§ PROBLEM REQUIREMENTS
Return all the data, word for word.

§ DATA EXCERPT
·····
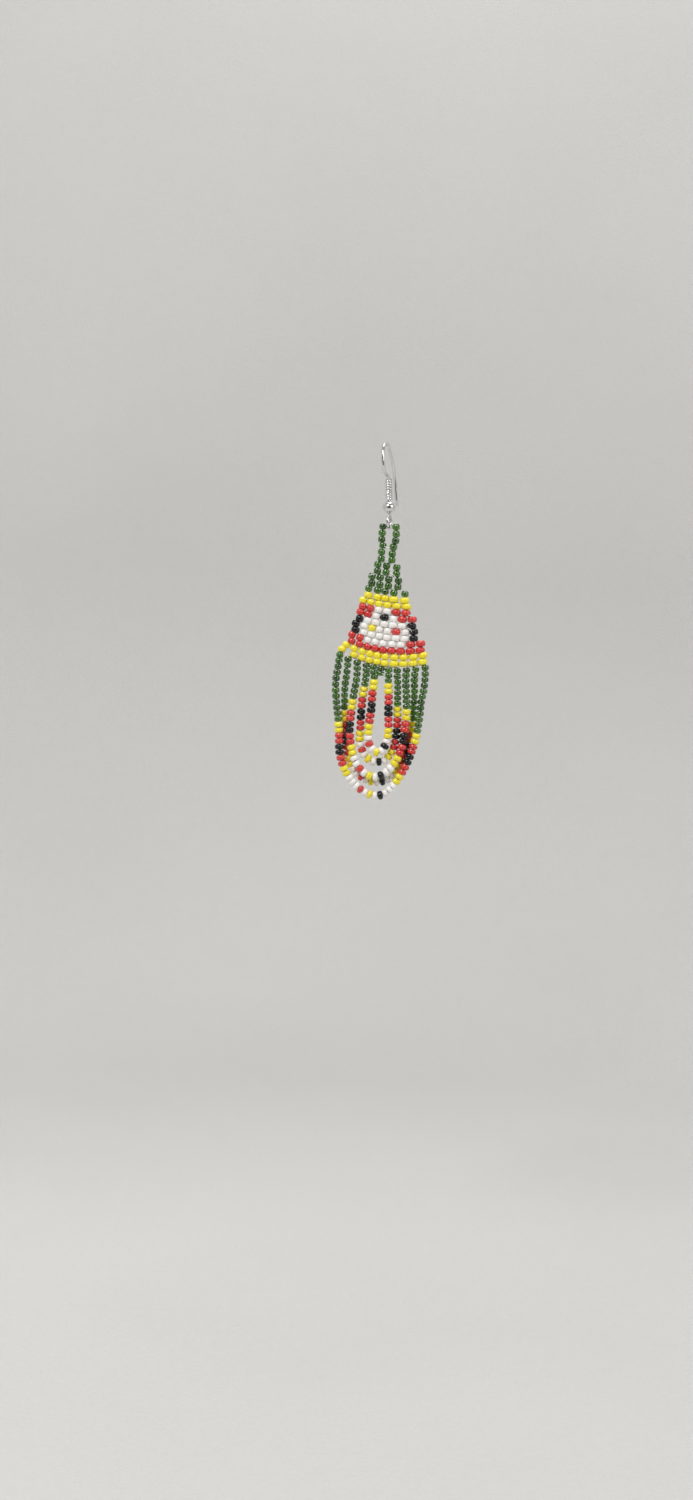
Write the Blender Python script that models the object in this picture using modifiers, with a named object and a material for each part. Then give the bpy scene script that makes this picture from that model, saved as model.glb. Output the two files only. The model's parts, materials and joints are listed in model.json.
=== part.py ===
"""A beaded drop earring: a bent ear wire with a coil and a ball, and a drop of seed beads hanging in its eye.

Metres, +Z up. The origin is the inside of the wire's bend, where it sits in the ear. The drop's own frame has
its origin on the bottom wire of the eye, about which it swings: X runs across the panel, -Y is its face.
"""

import math

import bmesh
import bpy
from mathutils import Matrix, Vector

MM = 0.001

# Ear wire
WIRE_D = 0.78 * MM
HOOK_REACH = 9.6 * MM
HOOK_RISE = 8.1 * MM
HOOK_TURN = math.radians(18)
SHANK_LEAN = math.radians(4.3)
EYE_R = 1.45 * MM
EYE_START = math.radians(24)
EYE_OPENING = math.radians(34)
EYE_STEPS = 20
NECK_REACH = 0.145 * MM
NECK_RISE = 0.195 * MM
NECK_DROP = 0.26 * MM
WIRE_SIDES = 2
BALL_D = 3.0 * MM
BALL_ARCS = 12
BALL_STEPS = 20
MERGE_DISTANCE = 0.001 * MM
COIL_WIRE_D = 0.45 * MM
COIL_TURNS = 8
COIL_PITCH = 0.6 * MM
POINTS_A_TURN = 12
SLIDE_GAP = 0.06 * MM
SEAT_GAP = 0.12 * MM

# Beadwork
BEAD_D = 1.96 * MM
COLUMN_PITCH = 2.1 * MM
BEAD_ROW = 1.54 * MM
THREAD_D = 0.3 * MM
PIECE_GAP = 0.3 * MM
PANEL_DROP = 5.2 * MM
ROW_TILT = -0.105
ROW_LIFT = 2.1 * MM
PANEL_BOW = 1.5 * MM
EDGE_ROUND = 0.45 * MM
EDGE_SEGMENTS = 2
EDGE_ANGLE = math.radians(40)
STRING_SIDES = 3

# The drop hangs from the pivot by two strands whose rounded tops clear the eye as it swings
STRAND_GAP = 0.38 * MM
STRAND_TOP = 1.05 * MM
STRAND_BOW = 0.24 * MM
SHOULDER_H = 0.4 * MM
SHOULDER_SHARE = 0.75

# Levels of the panel from the top: columns, spacing as a share of the column pitch, shift as a share of it
PANEL_LEVELS = (
    (2, 1.22, -0.12),
    (3, 1.10, 0.02),
    (4, 1.00, -0.12),
    (5, 1.04, 0.10),
    (6, 1.00, -0.06),
    (7, 1.00, 0.14),
    (8, 0.96, 0.06),
    (9, 0.98, 0.32),
    (10, 1.01, 0.00),
)

# The bend from the coil's top: reach and rise as shares of HOOK_REACH and HOOK_RISE
HOOK_BEND = (
    (-0.035, 0.05),
    (-0.12, 0.07),
    (-0.24, 0.09),
    (-0.335, 0.15),
    (-0.405, 0.26),
    (-0.44, 0.41),
    (-0.448, 0.56),
    (-0.427, 0.70),
    (-0.365, 0.85),
    (-0.25, 0.96),
    (-0.125, 1.00),
    (0.0, 0.96),
    (0.135, 0.84),
    (0.28, 0.68),
    (0.395, 0.51),
    (0.49, 0.32),
    (0.555, 0.12),
    (0.605, -0.10),
    (0.635, -0.32),
    (0.67, -0.53),
    (0.735, -0.71),
)
SEAT_STEP = 10

# Routes of the five fringe strings, in millimetres from the pivot, down the left side and up the right
FRINGE_ROUTES = (
    (
        (-10.5, 1.0, -34.0), (-10.75, 0.8, -37.3), (-10.4, 0.6, -41.5), (-9.7, 0.4, -46.0),
        (-9.2, 0.3, -50.2), (-8.8, 0.2, -54.3), (-7.3, 0.1, -58.3), (-4.9, 0.0, -61.3),
        (-2.0, 0.0, -63.3), (1.2, 0.0, -63.7), (4.0, 0.0, -61.6), (6.3, 0.0, -57.8),
        (8.0, -0.1, -53.6), (9.1, -0.1, -49.2), (9.6, -0.1, -45.2), (9.85, -0.1, -41.2),
        (10.35, -0.1, -37.5), (10.3, 0.0, -34.5),
    ),
    (
        (-8.2, 1.2, -34.8), (-8.5, 1.5, -38.5), (-8.35, 1.9, -42.5), (-8.15, 2.1, -46.5),
        (-7.6, 2.1, -51.0), (-6.4, 2.0, -55.9), (-4.2, 1.9, -58.9), (-1.5, 1.8, -60.4),
        (1.3, 1.8, -60.5), (3.9, 1.8, -58.9), (5.8, 1.8, -55.6), (7.2, 1.8, -51.3),
        (8.0, 1.8, -47.0), (8.15, 1.6, -42.5), (8.15, 1.1, -38.5), (7.9, 0.4, -35.2),
    ),
    (
        (-5.8, 0.6, -36.0), (-6.3, 0.4, -40.0), (-6.7, 0.3, -44.5), (-6.8, 0.2, -48.8),
        (-6.2, 0.1, -52.4), (-4.9, 0.0, -56.2), (-2.5, 0.0, -58.7), (0.3, 0.0, -59.3),
        (2.7, -0.2, -57.8), (4.7, -0.4, -55.2), (5.9, -0.5, -51.8), (6.3, -0.5, -47.8),
        (6.5, -0.5, -43.8), (6.25, -0.3, -39.8), (5.9, -0.1, -36.0),
    ),
    (
        (-3.6, 0.7, -35.8), (-4.05, 0.8, -39.5), (-4.25, 0.9, -43.5), (-4.25, 0.9, -47.5),
        (-4.2, 0.9, -50.8), (-3.0, 0.9, -54.2), (-0.6, 0.9, -55.7), (1.9, 0.9, -55.2),
        (3.7, 0.9, -52.8), (4.35, 0.9, -49.4), (4.45, 0.9, -45.8), (4.25, 0.8, -41.5),
        (4.05, 0.5, -37.0),
    ),
    (
        (-1.6, 0.1, -36.0), (-1.85, -0.2, -39.5), (-1.9, -0.4, -43.0), (-2.25, -0.6, -47.0),
        (-2.2, -0.7, -50.8), (-0.9, -0.7, -53.1), (0.9, -0.7, -53.3), (2.05, -0.6, -51.0),
        (2.4, -0.5, -48.3), (2.2, -0.4, -44.5), (2.05, -0.2, -40.5), (1.75, 0.0, -36.6),
    ),
)
ROUTE_STEPS = 2
WIRE_STEPS = 2
STRAND_STEPS = 3

# Heights above the pivot that follow from the sizes
EYE_TOP = 2 * EYE_R + WIRE_D / 2
BALL_Z = EYE_TOP + SEAT_GAP + BALL_D / 2
COIL_START = BALL_Z + BALL_D / 2 + SEAT_GAP + COIL_WIRE_D / 2
COIL_TOP = COIL_START + COIL_TURNS * COIL_PITCH + COIL_WIRE_D / 2
LEVEL_H = 2 * BEAD_ROW


def hook_point(reach, height):
    """A point of the hook's plane, which is turned from the panel's face and leans with the shank."""
    return Vector((
        reach * math.sin(HOOK_TURN) - height * math.tan(SHANK_LEAN),
        reach * math.cos(HOOK_TURN),
        height,
    ))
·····
§ RESPONSE TO THIS EXERCISE
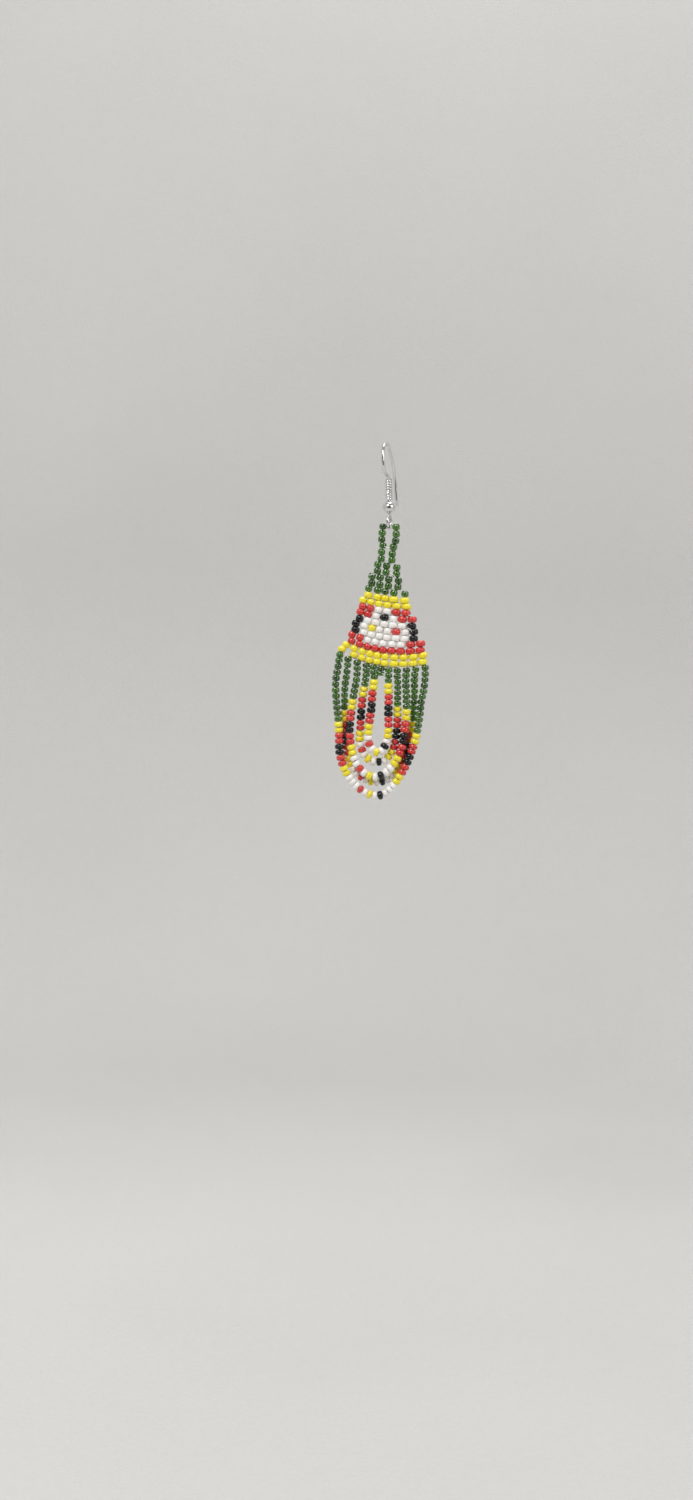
Write the Blender Python script that models the object in this picture using modifiers, with a named object and a material for each part. Then give the bpy scene script that makes this picture from that model, saved as model.glb. Output the two files only. The model's parts, materials and joints are listed in model.json.
=== part.py ===
"""A beaded drop earring: a bent ear wire with a coil and a ball, and a drop of seed beads hanging in its eye.

Metres, +Z up. The origin is the inside of the wire's bend, where it sits in the ear. The drop's own frame has
its origin on the bottom wire of the eye, about which it swings: X runs across the panel, -Y is its face.
"""

import math

import bmesh
import bpy
from mathutils import Matrix, Vector

MM = 0.001

# Ear wire
WIRE_D = 0.78 * MM
HOOK_REACH = 9.6 * MM
HOOK_RISE = 8.1 * MM
HOOK_TURN = math.radians(18)
SHANK_LEAN = math.radians(4.3)
EYE_R = 1.45 * MM
EYE_START = math.radians(24)
EYE_OPENING = math.radians(34)
EYE_STEPS = 20
NECK_REACH = 0.145 * MM
NECK_RISE = 0.195 * MM
NECK_DROP = 0.26 * MM
WIRE_SIDES = 2
BALL_D = 3.0 * MM
BALL_ARCS = 12
BALL_STEPS = 20
MERGE_DISTANCE = 0.001 * MM
COIL_WIRE_D = 0.45 * MM
COIL_TURNS = 8
COIL_PITCH = 0.6 * MM
POINTS_A_TURN = 12
SLIDE_GAP = 0.06 * MM
SEAT_GAP = 0.12 * MM

# Beadwork
BEAD_D = 1.96 * MM
COLUMN_PITCH = 2.1 * MM
BEAD_ROW = 1.54 * MM
THREAD_D = 0.3 * MM
PIECE_GAP = 0.3 * MM
PANEL_DROP = 5.2 * MM
ROW_TILT = -0.105
ROW_LIFT = 2.1 * MM
PANEL_BOW = 1.5 * MM
EDGE_ROUND = 0.45 * MM
EDGE_SEGMENTS = 2
EDGE_ANGLE = math.radians(40)
STRING_SIDES = 3

# The drop hangs from the pivot by two strands whose rounded tops clear the eye as it swings
STRAND_GAP = 0.38 * MM
STRAND_TOP = 1.05 * MM
STRAND_BOW = 0.24 * MM
SHOULDER_H = 0.4 * MM
SHOULDER_SHARE = 0.75

# Levels of the panel from the top: columns, spacing as a share of the column pitch, shift as a share of it
PANEL_LEVELS = (
    (2, 1.22, -0.12),
    (3, 1.10, 0.02),
    (4, 1.00, -0.12),
    (5, 1.04, 0.10),
    (6, 1.00, -0.06),
    (7, 1.00, 0.14),
    (8, 0.96, 0.06),
    (9, 0.98, 0.32),
    (10, 1.01, 0.00),
)

# The bend from the coil's top: reach and rise as shares of HOOK_REACH and HOOK_RISE
HOOK_BEND = (
    (-0.035, 0.05),
    (-0.12, 0.07),
    (-0.24, 0.09),
    (-0.335, 0.15),
    (-0.405, 0.26),
    (-0.44, 0.41),
    (-0.448, 0.56),
    (-0.427, 0.70),
    (-0.365, 0.85),
    (-0.25, 0.96),
    (-0.125, 1.00),
    (0.0, 0.96),
    (0.135, 0.84),
    (0.28, 0.68),
    (0.395, 0.51),
    (0.49, 0.32),
    (0.555, 0.12),
    (0.605, -0.10),
    (0.635, -0.32),
    (0.67, -0.53),
    (0.735, -0.71),
)
SEAT_STEP = 10

# Routes of the five fringe strings, in millimetres from the pivot, down the left side and up the right
FRINGE_ROUTES = (
    (
        (-10.5, 1.0, -34.0), (-10.75, 0.8, -37.3), (-10.4, 0.6, -41.5), (-9.7, 0.4, -46.0),
        (-9.2, 0.3, -50.2), (-8.8, 0.2, -54.3), (-7.3, 0.1, -58.3), (-4.9, 0.0, -61.3),
        (-2.0, 0.0, -63.3), (1.2, 0.0, -63.7), (4.0, 0.0, -61.6), (6.3, 0.0, -57.8),
        (8.0, -0.1, -53.6), (9.1, -0.1, -49.2), (9.6, -0.1, -45.2), (9.85, -0.1, -41.2),
        (10.35, -0.1, -37.5), (10.3, 0.0, -34.5),
    ),
    (
        (-8.2, 1.2, -34.8), (-8.5, 1.5, -38.5), (-8.35, 1.9, -42.5), (-8.15, 2.1, -46.5),
        (-7.6, 2.1, -51.0), (-6.4, 2.0, -55.9), (-4.2, 1.9, -58.9), (-1.5, 1.8, -60.4),
        (1.3, 1.8, -60.5), (3.9, 1.8, -58.9), (5.8, 1.8, -55.6), (7.2, 1.8, -51.3),
        (8.0, 1.8, -47.0), (8.15, 1.6, -42.5), (8.15, 1.1, -38.5), (7.9, 0.4, -35.2),
    ),
    (
        (-5.8, 0.6, -36.0), (-6.3, 0.4, -40.0), (-6.7, 0.3, -44.5), (-6.8, 0.2, -48.8),
        (-6.2, 0.1, -52.4), (-4.9, 0.0, -56.2), (-2.5, 0.0, -58.7), (0.3, 0.0, -59.3),
        (2.7, -0.2, -57.8), (4.7, -0.4, -55.2), (5.9, -0.5, -51.8), (6.3, -0.5, -47.8),
        (6.5, -0.5, -43.8), (6.25, -0.3, -39.8), (5.9, -0.1, -36.0),
    ),
    (
        (-3.6, 0.7, -35.8), (-4.05, 0.8, -39.5), (-4.25, 0.9, -43.5), (-4.25, 0.9, -47.5),
        (-4.2, 0.9, -50.8), (-3.0, 0.9, -54.2), (-0.6, 0.9, -55.7), (1.9, 0.9, -55.2),
        (3.7, 0.9, -52.8), (4.35, 0.9, -49.4), (4.45, 0.9, -45.8), (4.25, 0.8, -41.5),
        (4.05, 0.5, -37.0),
    ),
    (
        (-1.6, 0.1, -36.0), (-1.85, -0.2, -39.5), (-1.9, -0.4, -43.0), (-2.25, -0.6, -47.0),
        (-2.2, -0.7, -50.8), (-0.9, -0.7, -53.1), (0.9, -0.7, -53.3), (2.05, -0.6, -51.0),
        (2.4, -0.5, -48.3), (2.2, -0.4, -44.5), (2.05, -0.2, -40.5), (1.75, 0.0, -36.6),
    ),
)
ROUTE_STEPS = 2
WIRE_STEPS = 2
STRAND_STEPS = 3

# Heights above the pivot that follow from the sizes
EYE_TOP = 2 * EYE_R + WIRE_D / 2
BALL_Z = EYE_TOP + SEAT_GAP + BALL_D / 2
COIL_START = BALL_Z + BALL_D / 2 + SEAT_GAP + COIL_WIRE_D / 2
COIL_TOP = COIL_START + COIL_TURNS * COIL_PITCH + COIL_WIRE_D / 2
LEVEL_H = 2 * BEAD_ROW


def hook_point(reach, height):
    """A point of the hook's plane, which is turned from the panel's face and leans with the shank."""
    return Vector((
        reach * math.sin(HOOK_TURN) - height * math.tan(SHANK_LEAN),
        reach * math.cos(HOOK_TURN),
        height,
    ))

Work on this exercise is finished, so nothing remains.